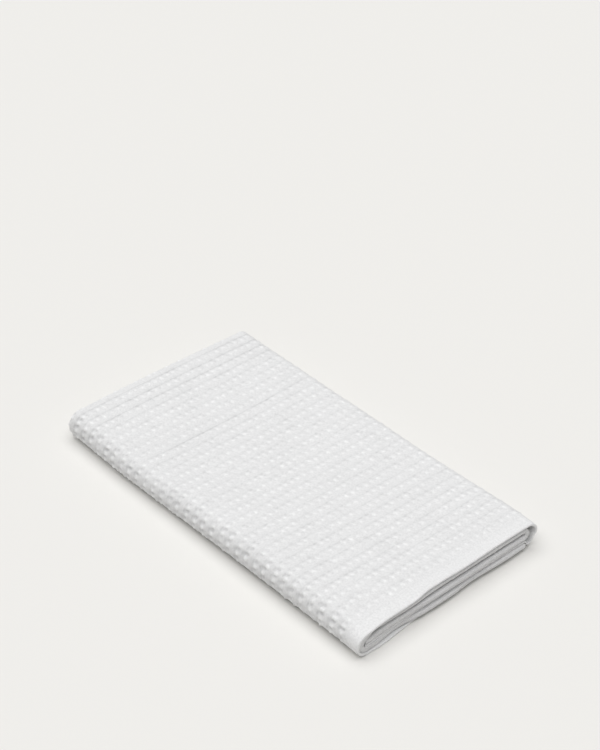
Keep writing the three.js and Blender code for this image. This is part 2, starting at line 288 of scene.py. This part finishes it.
def placed(x, n, part, here):
    """Where a point of the first fold comes to lie at one station of the way across, in metres."""
    opened = smooth(x, HEM_X - OPEN_FADE, HEM_X)
    loose = smooth(x, HEM_X - LOOSE_FADE, HEM_X)
    inner = part == "roll"
    past_top = here["place"] > TOP
    air = sag = 0.0
    if past_top and inner:
        air = LOOSE * loose * smooth(here["y"], RIGHT_Y - LOOSE_REACH, RIGHT_Y)
    if past_top and not inner:
        edge = LEFT_Y + LOWER_FLAP
        clear = smooth(here["y"], edge + SAG_PAST["from"], edge + SAG_PAST["to"])
        sag = SAG * loose * clear * smooth(-here["nz"], SAG_FACING["from"], SAG_FACING["to"])
    sag += UPPER_DROP * opened * smooth(here["place"], DROP_PLACE["from"], DROP_PLACE["to"])
    reach = n + opened * here["roll_up" if inner else "hem_up"]
    flat_y = here["y"] + here["ny"] * reach - air
    flat_z = here["z"] + here["nz"] * reach - sag
    side = min(max(flat_y / WIDTH + 0.5, 0.0), 1.0)
    y = flat_y - between(SIDES, "x", x, "left") * (1 - side) + between(SIDES, "x", x, "right") * side
    z = flat_z * height_at(x, y) / HEIGHT
    return (Vector((x + opened * here["roll" if inner else "hem"], y, z)) - CENTRE) * MM


# The weave's relief
ROWS_OF_CELLS = range(-50, 60)  # numbered from the cell at CELL_ZERO
COLUMNS_OF_CELLS = range(-30, 12)
dice = random.Random(SEED)


def odd_cell():
    """How much one cell's knot and pits differ from the others'."""
    return {
        "height": 1 + UNEVEN["height"] * dice.uniform(-1, 1),
        "pit": 1 + UNEVEN["height"] * dice.uniform(-1, 1),
        "x": UNEVEN["shift"] * dice.uniform(-1, 1),
        "w": UNEVEN["shift"] * dice.uniform(-1, 1),
    }


uneven = {(i, j): odd_cell() for i in COLUMNS_OF_CELLS for j in ROWS_OF_CELLS}


def mound(u, v, shape):
    """Height of a soft round hill of height 1, at u and v from a cell's knot."""
    return math.exp(-(((u - shape["at_x"]) / shape["x"]) ** 2) - ((v - shape["at_w"]) / shape["w"]) ** 2)


def turned_at(w):
    """0 on the top and 1 on the left turn."""
    return smooth(LEFT_Y - w, -TURN_EASE, TURN_EASE)


def groove_at(x, w):
    """How deep the groove beside a column of knots is, against GROOVE's depth."""
    deep = between(GROOVES, "x", x, "deep") * (1 - (1 - GROOVE["turned"]) * turned_at(w))
    at_crease = math.exp(-(((x - CREASE["x"]) / CREASE_GROOVE["width"]) ** 2))
    outside = smooth(abs(w), CREASE_GROOVE["reach"], WIDTH / 2)
    return deep * (1 - (1 - CREASE_GROOVE["ends"]) * at_crease * outside)


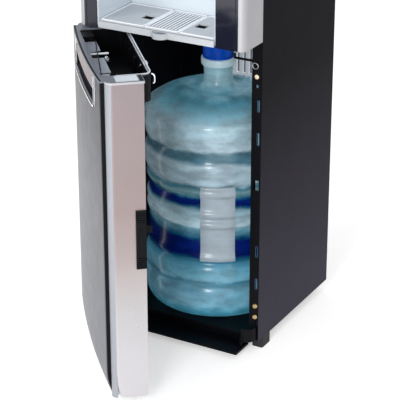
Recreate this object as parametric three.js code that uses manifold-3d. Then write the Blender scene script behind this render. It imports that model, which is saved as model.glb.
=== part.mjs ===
// A bottom load water cooler: a tall cabinet that holds an 18.9 litre bottle behind a front door,
// with a dispensing alcove, a drip tray and two push buttons above it.
// Millimetres, +Z up, +X to the right, -Y to the front. The origin is the centre of the base pan's
// underside, and the plane y = 0 is the front of the cabinet, behind the door and the fascia.
import * as THREE from 'three';
import { mergeVertices } from 'three/addons/utils/BufferGeometryUtils.js';
import Module from 'manifold-3d';

const wasm = await Module();
wasm.setup();

// ---------------------------------------------------------------- driving dimensions
const WIDTH = 320;              // over the side panels
const HEIGHT = 1078;            // base underside to the top
const FOOT_HEIGHT = 10;         // below the base underside
const GAP = 0.3;                // between pieces that rest on each other
const SHEET = 1.2;              // sheet steel panels
const PLASTIC = 2.5;            // moulded walls
const PANEL_BOTTOM = 12;        // lower edge of the side panels
const FRONT_THICKNESS = 66;     // door edge and fascia, front to back
const CORNER_RADIUS = 12;       // rounded silver front corners
const COLUMN_LEFT = 24;         // black strips beside the alcove
const COLUMN_RIGHT = 42;
const TOP_COVER_HEIGHT = 30;

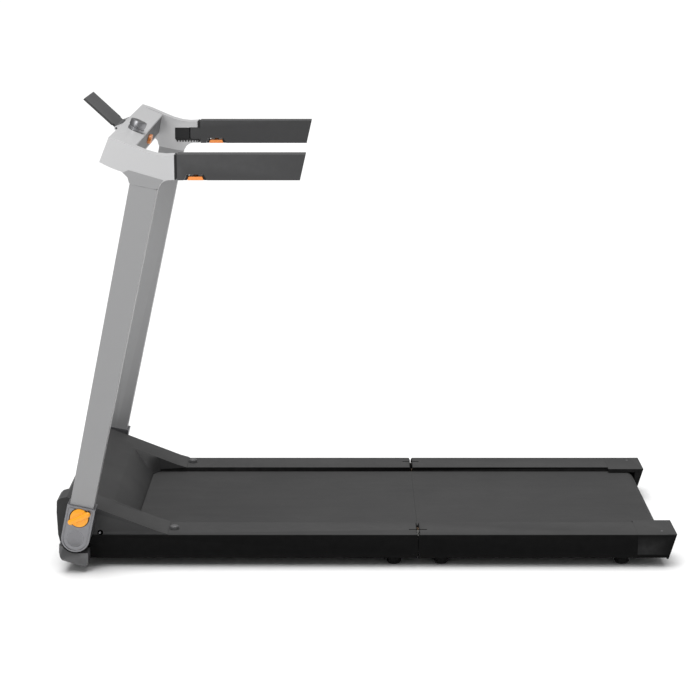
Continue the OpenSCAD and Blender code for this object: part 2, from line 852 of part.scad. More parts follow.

→ Written instruction
Output, from the data above, the lines from the line with "Recreate this object" to the line with "const TOP_COVER_HEIGHT = 30;" exactly as they stand, both ends included and nothing else.

→ In response
Recreate this object as parametric three.js code that uses manifold-3d. Then write the Blender scene script behind this render. It imports that model, which is saved as model.glb.
=== part.mjs ===
// A bottom load water cooler: a tall cabinet that holds an 18.9 litre bottle behind a front door,
// with a dispensing alcove, a drip tray and two push buttons above it.
// Millimetres, +Z up, +X to the right, -Y to the front. The origin is the centre of the base pan's
// underside, and the plane y = 0 is the front of the cabinet, behind the door and the fascia.
import * as THREE from 'three';
import { mergeVertices } from 'three/addons/utils/BufferGeometryUtils.js';
import Module from 'manifold-3d';

const wasm = await Module();
wasm.setup();

// ---------------------------------------------------------------- driving dimensions
const WIDTH = 320;              // over the side panels
const HEIGHT = 1078;            // base underside to the top
const FOOT_HEIGHT = 10;         // below the base underside
const GAP = 0.3;                // between pieces that rest on each other
const SHEET = 1.2;              // sheet steel panels
const PLASTIC = 2.5;            // moulded walls
const PANEL_BOTTOM = 12;        // lower edge of the side panels
const FRONT_THICKNESS = 66;     // door edge and fascia, front to back
const CORNER_RADIUS = 12;       // rounded silver front corners
const COLUMN_LEFT = 24;         // black strips beside the alcove
const COLUMN_RIGHT = 42;
const TOP_COVER_HEIGHT = 30;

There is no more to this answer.